Overview of Few-Shot Single-View 3D Object Reconstruction with Compositional Priors
The paper "Few-Shot Single-View 3D Object Reconstruction with Compositional Priors" presents a novel approach for single-view 3D object reconstruction within the context of few-shot learning. The research focuses on overcoming the limitations of standard deep learning models which, despite their remarkable success in various domains, struggle to generalize in scenarios where data for novel object classes is scarce.
Background and Motivation
Traditional deep CNNs have demonstrated efficacy in single-view 3D reconstruction tasks, heavily relying on large datasets to learn mappings from 2D images to 3D shapes. Recent findings challenge the assumption that these models understand the 3D structure in depth, showing that they can often rely on simple classification mechanisms rather than true structure reasoning. This exposes a significant limitation when facing few-shot learning scenarios, where models must extrapolate learned knowledge to new, unseen object classes from limited examples—an ability innate to human perception.
Proposed Methodology
The paper introduces three strategies to enhance 3D shape reconstruction in few-shot settings by employing compositional priors:
- Global Class Embedding (GCE): In this strategy, the model learns a global embedding for each class, capturing the essence of the class structure by using all available shape examples. This approach leverages a shared global representation for various instances within a class, thus accounting for intra-class variability.

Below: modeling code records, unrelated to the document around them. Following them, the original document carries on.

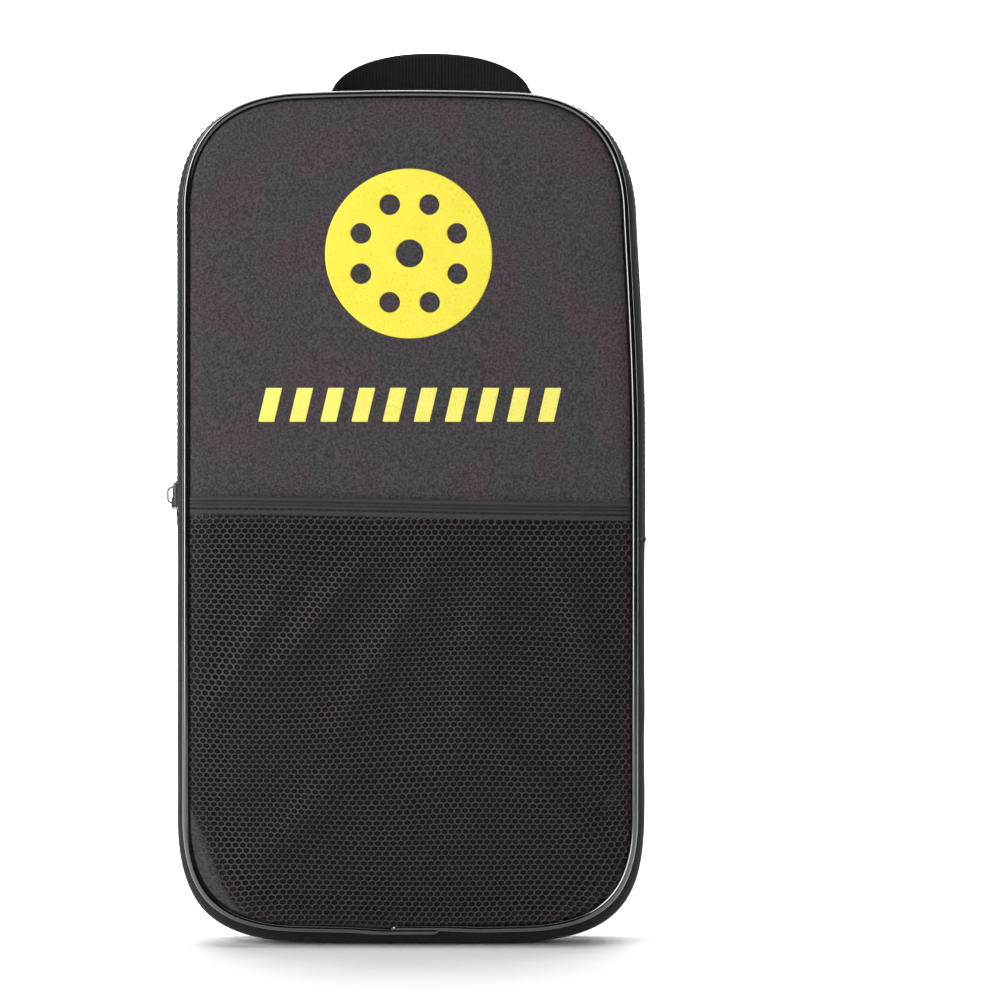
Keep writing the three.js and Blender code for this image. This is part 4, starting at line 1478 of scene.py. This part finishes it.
def build_handle():
    low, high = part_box("handle_webbing")
    centre = Vector((middle(low, high)[0], *HANDLE["pos_m"][1:]))
    columns = 4 * round(2 * HANDLE_HALF / RIB_PITCH)
    rows = 16
    grids = ([], [])
    coordinates = []
    for r in range(rows + 1):
        v = 0.5 - 0.5 * math.cos(math.pi * r / rows)
        lines = ([], [])
        marks = []
        for c in range(columns + 1):
            x = mix(-HANDLE_HALF, HANDLE_HALF, c / columns) * 0.999
            point = handle_point(x, v)
            along = handle_point(x + 0.2 * MM, v) - handle_point(x - 0.2 * MM, v)
            down = handle_point(x, min(v + 0.02, 1)) - handle_point(x, max(v - 0.02, 0))
            out = along.cross(down)
            out = out.normalized() if out.length > 1e-12 else Vector((0, 0, 1))
            selvedge = smooth(min(v, 1 - v) / 0.06)
            rib = RIB_HEIGHT * math.cos(2 * math.pi * x / RIB_PITCH) * selvedge
            half = WEBBING_THICKNESS / 2 * (0.62 + 0.38 * smooth(min(v, 1 - v) / 0.04)) + rib
            lines[0].append(centre + point + out * half)
            lines[1].append(centre + point - out * half)
            marks.append((x, v * WEBBING_WIDTH))
        grids[0].append(lines[0])
        grids[1].append(lines[1])
        coordinates.append(marks)
    band = grid_body("handle_band", *grids, coordinates, WEBBING_LOOK)
    finish_piece(band, "handle", "handle_webbing")


# ---- stage ----

# The paper sweep, in metres: its floor, the bend up into the backdrop, and its reach sideways and up.
PAPER_FRONT = -4.0
PAPER_BEND_FROM = 1.4
PAPER_BEND = 0.8
PAPER_SIZE = 4.0


def build_stage():
    """A white floor that curves up into a white backdrop."""
    finish = Finish("white_paper", 0.9, 0.2)
    fibre = finish.noise(60 * MM, 2)
    finish.colour(finish.ramp(fibre, (0.3, grey(0.92)), (0.7, grey(0.95))))
    profile = [(PAPER_FRONT, 0.0), (PAPER_BEND_FROM, 0.0)]
    for i in range(1, 13):
        angle = math.pi / 2 * i / 12
        y = PAPER_BEND_FROM + PAPER_BEND * math.sin(angle)
        profile.append((y, PAPER_BEND * (1 - math.cos(angle))))
    profile.append((PAPER_BEND_FROM + PAPER_BEND, PAPER_SIZE))
    points = [(x, y, z) for x in (-PAPER_SIZE, PAPER_SIZE) for y, z in profile]
    count = len(profile)
    faces = [(i, i + 1, count + i + 1, count + i) for i in range(count - 1)]
    make_piece("paper_sweep", points, faces, None, finish.material)


# The room is dim in front of the case and bright behind it, so the piping shows thin highlights.
ROOM_FRONT = 0.16
ROOM_BACK = 0.5


def area_light(name, place, target, size, power):
    data = bpy.data.lights.new(name, "AREA")
    data.shape = "RECTANGLE"
    data.size, data.size_y = size
    data.energy = power
    light = add_object(name, data)
    light.location = place
    light.rotation_euler = (Vector(target) - Vector(place)).to_track_quat("-Z", "Y").to_euler()


def build_lights():
    """The room, whose backdrop is plain white to the camera, and three soft boxes."""
    world = bpy.data.worlds.new("studio")
    bpy.context.scene.world = world
    world.use_nodes = True
    tree = world.node_tree
    background = tree.nodes["Background"]
    direction = tree.nodes.new("ShaderNodeTexCoord").outputs["Generated"]
    split = tree.nodes.new("ShaderNodeSeparateXYZ")
    tree.links.new(direction, split.inputs[0])
    glow = tree.nodes.new("ShaderNodeMapRange")
    glow.interpolation_type = "SMOOTHSTEP"
    tree.links.new(split.outputs["Y"], glow.inputs["Value"])
    glow.inputs["From Min"].default_value = 0.1
    glow.inputs["From Max"].default_value = 0.9
    glow.inputs["To Min"].default_value = ROOM_FRONT
    glow.inputs["To Max"].default_value = ROOM_BACK
    tree.links.new(glow.outputs[0], background.inputs["Strength"])
    white = tree.nodes.new("ShaderNodeBackground")
    white.inputs["Color"].default_value = (1, 1, 1, 1)
    chosen = tree.nodes.new("ShaderNodeMixShader")
    tree.links.new(tree.nodes.new("ShaderNodeLightPath").outputs["Is Camera Ray"], chosen.inputs[0])
    tree.links.new(background.outputs[0], chosen.inputs[1])
    tree.links.new(white.outputs[0], chosen.inputs[2])
    tree.links.new(chosen.outputs[0], tree.nodes["World Output"].inputs["Surface"])
    area_light("key_softbox", (-1.4, -1.55, 0.85), (0, 0, 0.32), (1.2, 1.9), 58)
    area_light("top_softbox", (0.0, 0.1, 1.9), (0, 0, 0.22), (2.4, 1.6), 30)
    area_light("backdrop_light", (0.0, 0.7, 1.7), (0, 2.2, 0.5), (3.0, 0.8), 80)


SENSOR_WIDTH = 36
LENS = 115
CAMERA_PLACE = (0.045, -1.625, 0.2245)


def build_camera():
    """Straight on, a little to the right of the case."""
    data = bpy.data.cameras.new("camera")
    data.sensor_width = SENSOR_WIDTH
    data.lens = LENS
    camera = add_object("camera", data)
    camera.location = CAMERA_PLACE
    camera.rotation_euler = (math.pi / 2, 0, 0)
    bpy.context.scene.camera = camera
    bpy.context.scene.view_settings.view_transform = "Standard"


# ---- everything ----

build_camera()
build_lights()
build_stage()
build_panels()
build_piping()
build_seam_bindings()
build_lower_gusset()
build_zip()
build_zip_stops()
build_prints()
build_net()
build_pocket_binding()
build_slider()
build_pull()
build_handle()
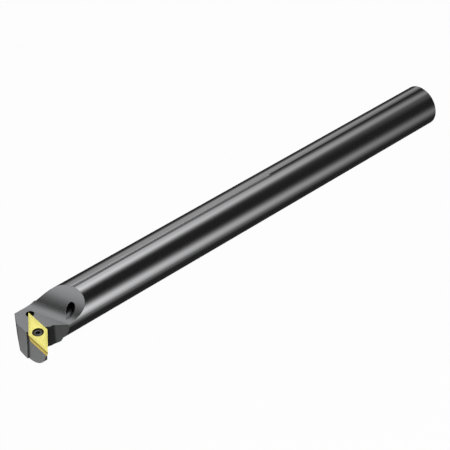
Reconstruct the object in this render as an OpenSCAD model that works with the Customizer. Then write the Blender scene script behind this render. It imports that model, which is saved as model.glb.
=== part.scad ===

- Compositional Global Class Embeddings (CGCE): This method extends GCE by integrating compositional principles. It decomposes class representations into linear combinations of shared vectors across classes, housed within several codebooks. This design promotes the sharing of common structural concepts across different classes, enhancing generalization.
- Multi-scale Conditional Class Embeddings (MCCE): This approach introduces multi-scale conditioning in the 3D decoder through conditional batch normalization, whereby class-specific parameters are applied at multiple layers of the decoding process, fostering multi-scale shape understanding.
Analysis and Results
The researchers conducted experiments on the ShapeNet dataset and reported several key findings:
- The proposed GCE method significantly outperformed a zero-shot baseline by over 50% and surpassed the state-of-the-art by over 10% in relative performance, marking a substantial advancement in few-shot 3D reconstruction.
- CGCE showcased the model's capacity to generalize better across classes by leveraging shared codes, thereby improving the reconstruction quality profoundly in scenarios with multiple examples.
- MCCE further enhanced model performance by embedding class scale-specific features directly into the reconstruction process.
Implications and Future Directions
The implications of this paper are two-fold. Practically, it advances the capability of deep learning models to generalize from minimal data, aligning machine perception closer to human-like versatility in recognizing and understanding novel objects. Theoretically, it highlights the potential of compositional and multi-scale priors in enriching model architecture, suggesting that future work could extend these principles to explore more sophisticated 3D shape representations and higher-resolution reconstructions.
In conclusion, this research contributes significantly to the domain of few-shot learning and 3D reconstruction by addressing critical gaps in model generalization capabilities through innovative use of compositional priors. Future exploration could delve into integrating these approaches with other state-of-the-art techniques or investigating their efficacy in real-world applications beyond ShapeNet.